[If such talks lead to a breakthrough and Mr. Kim visits South Korea, it would be the first such trip by a North Korean leader to the South beyond the Demilitarized Zone and could give the party of South Korea’s president, Moon Jae-in, a lift ahead of parliamentary elections scheduled for April.]
By
Choe Sang-Hun
SEOUL,
South Korea — Kim Jong-un
could meet again with President Trump and even visit South Korea in November if
expected talks between Pyongyang and Washington make progress on eliminating
North Korea’s nuclear weapons program, South Korean intelligence officials told
lawmakers on Tuesday.
South Korean officials have been considering
inviting Mr. Kim to a conference of Southeast Asian countries that is planned
in Busan, a port city on the southeastern tip of South Korea, in November.
Neither North Korea nor the United States has
officially announced the resumption of dialogue. But after a monthslong hiatus,
denuclearization talks between the two countries will most likely take place
within “two or three weeks,” Kim Min-ki, a governing-party lawmaker, quoted
intelligence officials as saying during a closed-door parliamentary hearing on Tuesday
in Seoul, the South’s capital.
If such talks lead to a breakthrough and Mr.
Kim visits South Korea, it would be the first such trip by a North Korean
leader to the South beyond the Demilitarized Zone and could give the party of
South Korea’s president, Moon Jae-in, a lift ahead of parliamentary elections
scheduled for April.
When Mr. Kim and Mr. Moon met in Pyongyang,
the North Korean capital, last September, Mr. Kim promised to visit Seoul soon.
But that promise was never fulfilled as subsequent talks between North Korea
and the United States stalled over deep differences over how to denuclearize
the North, damaging inter-Korean relations.
North Korean officials have also recently
indicated that talks with Washington could resume in coming weeks. If such
working-level talks were successful, Mr. Trump and the North Korean leader
could hold another summit this year, said Mr. Kim, the South Korean lawmaker.
Lee Eun-jae, an opposition lawmaker who also
attended the parliamentary session with intelligence officials, quoted them as
saying that Kim Jong-un also “may come to Busan depending on the result of
denuclearization talks” with Washington.
Mr. Moon, the South Korean leader, has been
desperate for a breakthrough in North Korean-United States talks in order to
revive his signature policy of improving inter-Korean ties.
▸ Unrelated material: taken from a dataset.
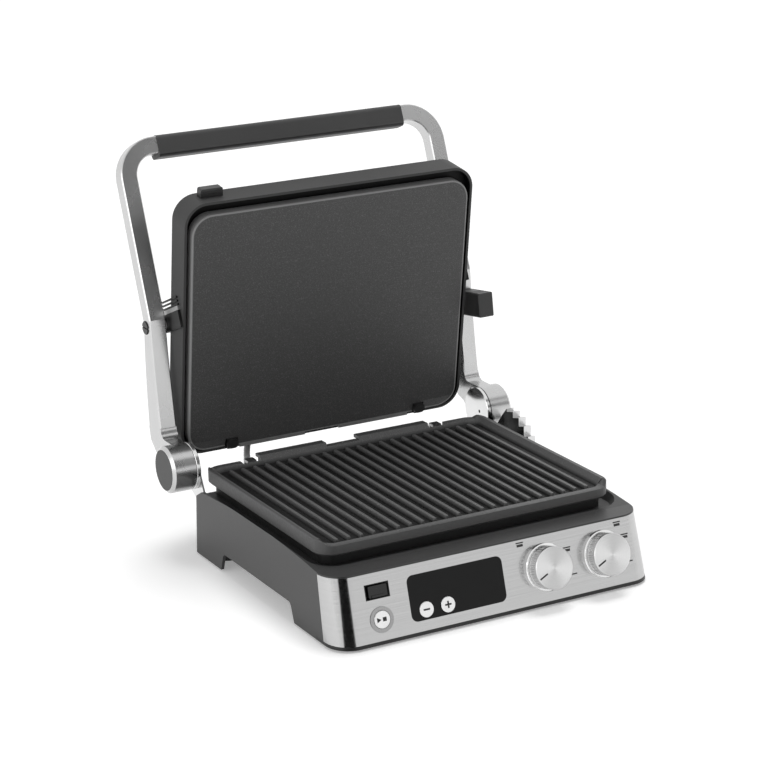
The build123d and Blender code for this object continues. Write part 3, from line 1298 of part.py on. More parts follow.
# ---- Every node -----------------------------------------------------------------------------
def build():
    """Make each node and return them by name."""
    outer = base_form(0.0, SKIRT_Z)
    inner = base_form(BASE_WALL, SKIRT_Z - 30)
    sheet = (outer - base_form(PANEL_T, SKIRT_Z - 30)) & panel_region()
    left_arm = arm()
    bore, face_cut = stop_bore()
    right_arm = mirror(left_arm, about=Plane.YZ) - bore - face_cut
    bracket = hinge_bracket()
    disc_left = pivot_discs()
    lid_bracket = pivot_bracket()
    return {
        "base_housing": base_housing(outer, inner, sheet),
        "bottom_cover": bottom_cover(),
        "feet": feet(),
        "bottom_screws": bottom_screws(),
        "front_panel": front_panel(sheet),
        "display_window": display_window(),
        "display_module": display_module(),
        "start_ring": start_ring(),
        "release_bezel": release_bezel(),
        "knob_flanges": knob_flanges(),
        "thermostats": thermostats(),
        "power_board": power_board(),
        "lower_reflector": lower_reflector(),
        "lower_element": lower_element(),
        "lower_clips": lower_clips(),
        "left_hinge_bracket": bracket,
        "right_hinge_bracket": mirror(bracket, about=Plane.YZ),
        "hinge_screws": hinge_screws(),
        "hinge_nuts": hinge_nuts(),
        "toothed_quadrant": toothed_quadrant(),
        "quadrant_screws": quadrant_screws(),
        "inlet_gland": inlet_gland(),
        "wiring_sleeve": wiring_sleeve(),
        "lower_plate": lower_plate(),
        "start_button": key_button(START_X, START_V, START_R),
        "minus_button": key_button(MINUS_X, KEY_V, KEY_R),
        "plus_button": key_button(PLUS_X, KEY_V, KEY_R),
        "lower_release": lower_release(),
        "knob_left": knob(KNOB_X[0]),
        "knob_right": knob(KNOB_X[1]),
        "knob_left_pointer": knob_pointer(KNOB_X[0]),
        "knob_right_pointer": knob_pointer(KNOB_X[1]),
        "left_arm": left_arm,
        "right_arm": largest(right_arm),
        "grip": grip(),
        "hinge_caps": hinge_caps(),
        "pivot_screws": pivot_screws(),
        "height_stop": height_stop(),
        "left_pivot_disc": disc_left,
        "right_pivot_disc": mirror(disc_left, about=Plane.YZ),
        "lid_housing": lid_housing(),
        "lid_cover": lid_cover(),
        "lid_screws": lid_screws(),
        "upper_reflector": upper_reflector(),
        "upper_element": upper_element(),
        "upper_clips": upper_clips(),
        "left_pivot_bracket": lid_bracket,
        "right_pivot_bracket": mirror(lid_bracket, about=Plane.YZ),
        "pivot_strips": pivot_strips(),
        "upper_plate": upper_plate(),
        "upper_release": upper_release(),
    }


def main():
    """Write one STEP file for each node."""
    os.makedirs("parts", exist_ok=True)
    for node, shape in build().items():
        export_step(shape, f"parts/{node}.step")


if __name__ == "__main__":
    main()
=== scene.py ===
"""Studio scene of a contact grill with a hinged lid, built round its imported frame."""

from __future__ import annotations

import logging
import math
from dataclasses import dataclass
from enum import Enum
from typing import Iterable, Sequence

import bmesh
import bpy
from bpy.types import ID, Material, Node, NodeInputs, NodeOutputs, NodeSocket, NodeTree, Object
from mathutils import Matrix, Vector

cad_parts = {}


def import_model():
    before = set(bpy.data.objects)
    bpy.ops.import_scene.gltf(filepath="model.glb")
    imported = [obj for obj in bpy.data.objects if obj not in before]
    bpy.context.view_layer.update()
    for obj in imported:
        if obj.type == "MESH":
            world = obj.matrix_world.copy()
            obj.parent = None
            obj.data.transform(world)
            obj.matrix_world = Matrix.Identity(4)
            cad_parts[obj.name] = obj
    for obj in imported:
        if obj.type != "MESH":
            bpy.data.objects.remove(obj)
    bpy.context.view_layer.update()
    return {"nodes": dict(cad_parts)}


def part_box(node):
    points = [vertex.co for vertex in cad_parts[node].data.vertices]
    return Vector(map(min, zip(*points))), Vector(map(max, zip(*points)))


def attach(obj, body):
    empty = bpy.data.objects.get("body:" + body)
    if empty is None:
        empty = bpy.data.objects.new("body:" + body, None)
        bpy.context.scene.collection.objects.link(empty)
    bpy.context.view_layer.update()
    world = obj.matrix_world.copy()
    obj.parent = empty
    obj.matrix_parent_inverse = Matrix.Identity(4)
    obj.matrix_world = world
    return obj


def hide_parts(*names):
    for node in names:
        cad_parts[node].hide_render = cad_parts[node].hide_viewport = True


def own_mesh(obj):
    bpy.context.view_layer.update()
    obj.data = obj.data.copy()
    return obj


LOG = logging.getLogger("grill")
MM = 0.001
FACE_TILT = math.radians(16.0)
LID_LEAN = math.radians(7.88)
LID_TURN = LID_LEAN + math.pi / 2
LID_MIDDLE = (0.0, 0.1634, 0.1968)  # middle of the upper plate's face
STEEL_CORNER = (-0.137, -0.119, 0.035)  # centre of the steel front's left corner
SAME_SPOT = 1e-6  # corners nearer than this are one
FLAT_WITHIN = 1e-5  # how far a button's front may be from flat
MIX_COLOURS = (6, 7)  # colour sockets of a mix node
MIX_RESULT = 2
BLACK = (0.0, 0.0, 0.0, 1.0)
WHITE = (1.0, 1.0, 1.0, 1.0)
LEAST_ROUGHNESS = 0.02
METAL_BUMP = 0.1 * MM  # what a bump's full height counts as
PLASTIC_BUMP = 0.2 * MM
COAT_BUMP = 0.3 * MM
EVEN = (0.35, 0.65)  # usual contrast of a grain
SHARP = (0.3, 0.7)
HOSE_SIDES = 20
RIB_SIDES = 8
ANY_DEPTH = 10.0  # farther than any piece reaches
Triple = tuple[float, float, float]  # a place, a turn or a colour
Pair = tuple[float, float]  # two coordinates, two ends or two offsets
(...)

He has been hit hard by a slew of domestic
and external problems in recent months, including a slowing economy and a
diplomatic row with Japan.
His approval ratings have fallen in recent
weeks after damaging revelations in the news media around his appointment of
Cho Kuk, one of his former presidential aides, as justice minister. On Monday,
prosecutors raided Mr. Cho’s home to collect evidence on a flood of allegations
of ethical lapses in his family that have dominated newspaper headlines for
weeks.
Mr. Moon’s political stock soared when he met
Mr. Kim three times last year, helping arrange his summit meetings with Mr.
Trump in an effort to work out a deal on dismantling the North’s nuclear
weapons and establishing a lasting peace on the Korean Peninsula.
But the enthusiasm for Mr. Moon’s approach
cratered after Mr. Kim and Mr. Trump abruptly ended their second summit, in
Hanoi, Vietnam, in February, without a deal on how fast and thoroughly North
Korea should dismantle its nuclear program.
North Korea has since rejected dialogue with
South Korea, dismissing Mr. Moon’s role as mediator and calling him “officious”
and “double-dealing.”
Despite such slights, Mr. Moon has resumed
his efforts to revive diplomacy on the Korean Peninsula, meeting on Monday with
Mr. Trump on the sidelines of the United Nations General Assembly in New York.
Mr. Moon said he hoped that working-level
negotiations between the United States and North Korea could be held soon to
lay the groundwork for another summit between Mr. Trump and Mr. Kim. But Mr.
Trump indicated Monday that he wanted to know what he could achieve in another
meeting with Mr. Kim before committing himself to another summit.
“Right now, people would like to see that
happen,” Mr. Trump said on the sidelines of the United Nations meeting. “I want
to know what’s going to be coming out of it. We can know a lot before the
summit takes place.”
The mood for resuming dialogue with North
Korea has improved since Mr. Trump removed his hawkish national security
adviser, John R. Bolton, and indicated that he might try a “new method” in
negotiating with North Korea. Last week, the North’s nuclear envoy, Kim
Myong-gil, praised Mr. Trump’s “wise political decision” and said he would like
to be “optimistic” about coming talks with Washington.